Gamera vs. Zigra had a budget of 35,000,000 yen, which was roughly $97,000. Shortly after the film was completed, its production company Daiei Film went bankrupt, leading it to be distributed by Dainichi Eihai.[1]
Gamera vs. Zigra was released in Japan on 17 July 1971 as a double feature with the 1958 film . The film was never released theatrically in the United States. It was released directly to television by King Features Entertainment in 1987.
The film was released on DVD by Shout! Factory on 15 March 2011.[2]

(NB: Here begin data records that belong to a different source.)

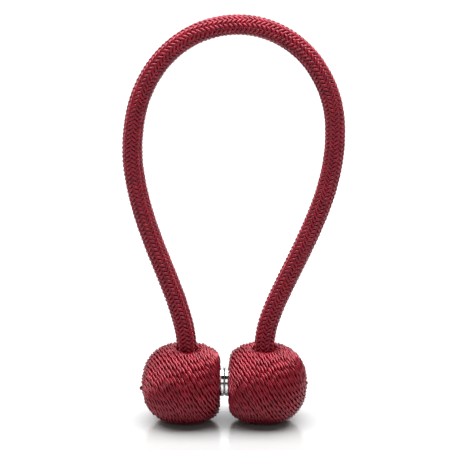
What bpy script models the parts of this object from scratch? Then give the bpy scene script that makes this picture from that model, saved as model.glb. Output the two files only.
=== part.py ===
# Magnetic curtain tieback: a braided rope with its two ends set in wound balls,
# which hold a pair of disc magnets face to face.
# Metres, +Z up, the balls standing on Z = 0. X runs along the magnets' axis.
# The origin is on the floor, midway between the balls.

import math

import bmesh
import bpy
import numpy as np
from mathutils import Matrix, Vector

MM = 0.001
CLEARANCE = 0.3 * MM  # left between pieces that touch
MERGE_DISTANCE = 0.01 * MM

# Disc magnets, partly sunk into the flat sides of the balls
MAGNET_RADIUS = 6.2 * MM
MAGNET_THICKNESS = 3.0 * MM
MAGNET_SHOWN = 1.5 * MM  # how far each stands out of its ball
MAGNET_EDGE = 0.35 * MM
MAGNET_HEIGHT = 17.5 * MM  # a little above the balls' centres
MAGNET_SIDES = 40

# Wound balls, sized to the crests of the winding
BALL_RADIUS = 17.5 * MM
BALL_OUTER_REACH = 17.8 * MM  # from the ball's centre to its outer pole
BALL_FLAT_DEPTH = 15.1 * MM  # from the ball's centre to its flat side
BALL_CENTRE_HEIGHT = 16.7 * MM  # the foot is flat where the round shape would pass the floor
OUTER_FULLNESS = 2.3  # 2 is a true circle, more is boxier
INNER_FULLNESS = 2.85
FLAT_EDGE_SHARPNESS = 24.0

# The winding: turn beside turn about one slanted axis, the same way on both balls
WINDING_AXIS = Vector((0.77, 0.22, 0.60))
WINDING_TURNS = 39
WINDING_DEPTH = 0.4 * MM  # of the valleys between the turns
WINDING_SIDES = 36
FOOT_BLEND = 0.6 * MM  # height above the foot over which the valleys fade

# Rope, and the blind mouths in the tops of the balls that hold its ends
ROPE_RADIUS = 4.35 * MM
ROPE_END_HEIGHT = 25.0 * MM
ROPE_STEP = 9.0 * MM  # between the tube's points
MOUTH_RADIUS = ROPE_RADIUS + CLEARANCE
MOUTH_DIP = 0.7 * MM  # how far the winding dips into the mouth
MOUTH_DIP_WIDTH = 2.2 * MM
MOUTH_SIDES = 32

# Each ball, with its side and how far its mouth lies from its centre, towards the magnets
BALLS = {
    "left": {"side": -1, "mouth_offset": 0.85 * MM},
    "right": {"side": 1, "mouth_offset": 0.0},
}
BALL_CENTRE_X = CLEARANCE / 2 + MAGNET_SHOWN + BALL_FLAT_DEPTH

# The rope's route in the plane Y = 0, as (x, z) in millimetres, from left mouth to right
ROUTE_MM = [
    (-15.9, 25.0),
    (-15.9, 32.5),
    (-16.85, 41.5),
    (-20.35, 54.3),
    (-24.85, 66.8),
    (-29.5, 79.3),
    (-33.6, 91.9),
    (-36.75, 104.9),
    (-38.45, 117.8),
    (-37.95, 131.0),
    (-35.35, 143.8),
    (-30.0, 155.6),
    (-21.9, 165.6),
    (-11.3, 172.8),
    (0.8, 176.3),
    (13.3, 175.8),
    (25.0, 171.1),
    (34.8, 162.7),
    (41.7, 151.6),
    (45.5, 139.4),
    (46.3, 126.2),
    (44.9, 113.2),
    (41.75, 100.4),
    (37.2, 87.9),
    (31.95, 75.7),
    (26.4, 63.7),
    (21.1, 51.6),
    (18.0, 42.0),
    (16.75, 33.0),
    (16.75, 25.0),
]

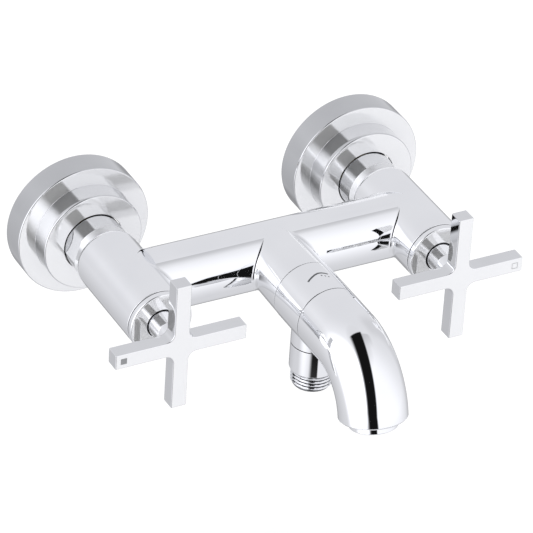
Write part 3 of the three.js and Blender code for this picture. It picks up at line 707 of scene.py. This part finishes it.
# ---- diverter housing and hose outlet --------------------------------------------------------
def add_housing():
    """Short tube with the outlet boss below; both skins share the curve where they meet."""
    verts, faces = [], []
    edge = SEAM_EDGE
    back_y, front_y = HOUSING_BACK - edge, HOUSING_FRONT + edge
    steps = 48
    psi = [math.pi * k / steps for k in range(steps + 1)]

    def column(p):
        """Angle on the housing and half length of the hole for one boss angle."""
        x = BOSS_R * math.cos(p)
        return -math.acos(x / HOUSING_R), BOSS_R * math.sin(p)

    columns = [column(p) for p in psi]
    sweep = 2 * math.pi - (columns[0][0] - columns[-1][0])
    extra = 64
    rest = [(columns[-1][0] - sweep * k / extra, 0.0) for k in range(1, extra)]
    columns = columns + rest + [columns[0]]

    def points(place):
        return [(HOUSING_R * math.cos(a), place(reach), HOUSING_R * math.sin(a)) for a, reach in columns]

    back, front = points(lambda r: back_y), points(lambda r: front_y)
    grid_between(back, points(lambda r: OUTLET_Y + r), 6, verts, faces)
    grid_between(points(lambda r: OUTLET_Y - r), front, 6, verts, faces)
    tube_end(verts, faces, back[:-1], (0, 0, 0),
             arc_outline(HOUSING_R, back_y, HOUSING_R - edge, HOUSING_BACK, 3))
    tube_end(verts, faces, front[:-1], (0, 0, 0),
             arc_outline(HOUSING_R, front_y, HOUSING_R - edge, HOUSING_FRONT, 3)
             + [(DRUM_BORE_R, HOUSING_FRONT), (DRUM_BORE_R, DRUM_BORE_END)])
    around = psi + [math.pi + p for p in psi[1:]]
    top, bottom = [], []
    for p in around:
        x, y = BOSS_R * math.cos(p), OUTLET_Y + BOSS_R * math.sin(p)
        top.append((x, y, -math.sqrt(HOUSING_R ** 2 - x * x)))
        bottom.append((x, y, BOSS_Z + edge))
    grid_between(top, bottom, 2, verts, faces)
    count = len(around) - 1
    base = len(verts)
    verts.extend(bottom[:-1])
    for k in range(1, 4):
        a = math.pi / 2 * k / 3
        r = BOSS_R - edge * (1 - math.cos(a))
        verts.extend((r * math.cos(p), OUTLET_Y + r * math.sin(p), BOSS_Z + edge * (1 - math.sin(a)))
                     for p in around[:-1])
    for j in range(3):
        for i in range(count):
            n = (i + 1) % count
            a = base + j * count
            faces.append((a + i, a + n, a + count + n, a + count + i))
    faces.append(tuple(range(base + 3 * count, base + 4 * count)))
    piece = make_object("diverter_housing_skin", verts, faces, FIXED, CHROME, "chrome", sharp_deg=22)
    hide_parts("diverter_housing")


def mark_point(across, along, lift):
    """A point on top of the housing: `across` is arc length from the top line."""
    a = math.pi / 2 - across / HOUSING_R
    r = HOUSING_R + lift
    return Vector((r * math.cos(a), (HOUSING_BACK + HOUSING_FRONT) / 2 - along, r * math.sin(a)))


def add_pictogram():
    """Engraved spray mark: a bent stroke and three short drops, filled grey."""
    strokes = []
    bend = [(-6.4, 1.1), (-5.2, 0.3), (-3.4, -0.6), (-1.6, -1.45), (0.4, -2.1), (2.2, -2.05),
            (4.0, -1.5), (5.4, -0.8)]
    strokes.append(([(a * MM, b * MM) for a, b in bend], 0.5 * MM))
    for k in range(3):
        start = (1.2 + 1.6 * k, -0.3 + 0.75 * k)
        strokes.append(([(start[0] * MM, start[1] * MM),
                         ((start[0] + 0.35) * MM, (start[1] + 0.75) * MM)], 0.3 * MM))
    bm = bmesh.new()
    for path, half in strokes:
        add_stroke(bm, path, half)
    bmesh.ops.recalc_face_normals(bm, faces=bm.faces)
    object_from(bm, "spray_mark", FIXED, MARK, weighted=False)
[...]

In a retrospective review, Slant Magazine noted the films "slipshod construction (even by the standards of films featuring actors in rubber monster suits)" which "suggests less in the way of a thought-out film than a product cranked out so as to fulfill a McDonald’s Happy Meal toy contract."[3] The review concluded that Gamera vs. Zigra "isn't nearly as much fun as it should be, but for those with a cheeky fondness for city-scale monster mashes, there are some fleeting pleasures."
In their scholarly book Japan's Green Monsters: Environmental Commentary in Kaiju Cinema, Rhoads and McCorkle offer an ecocritical assessment of Gamera vs. Zigra. The scholars argue that viewing the film through the three lenses of Japanese environmental history, the monster genre, and the historical trends that had crippled the Japanese film industry provide a new understanding of the final installment in the original Gamera series. Rhoads and McCorkle argue that Gamera vs. Zigra possesses far deeper environmental appeals than the obvious ones present on the film's surface.[4]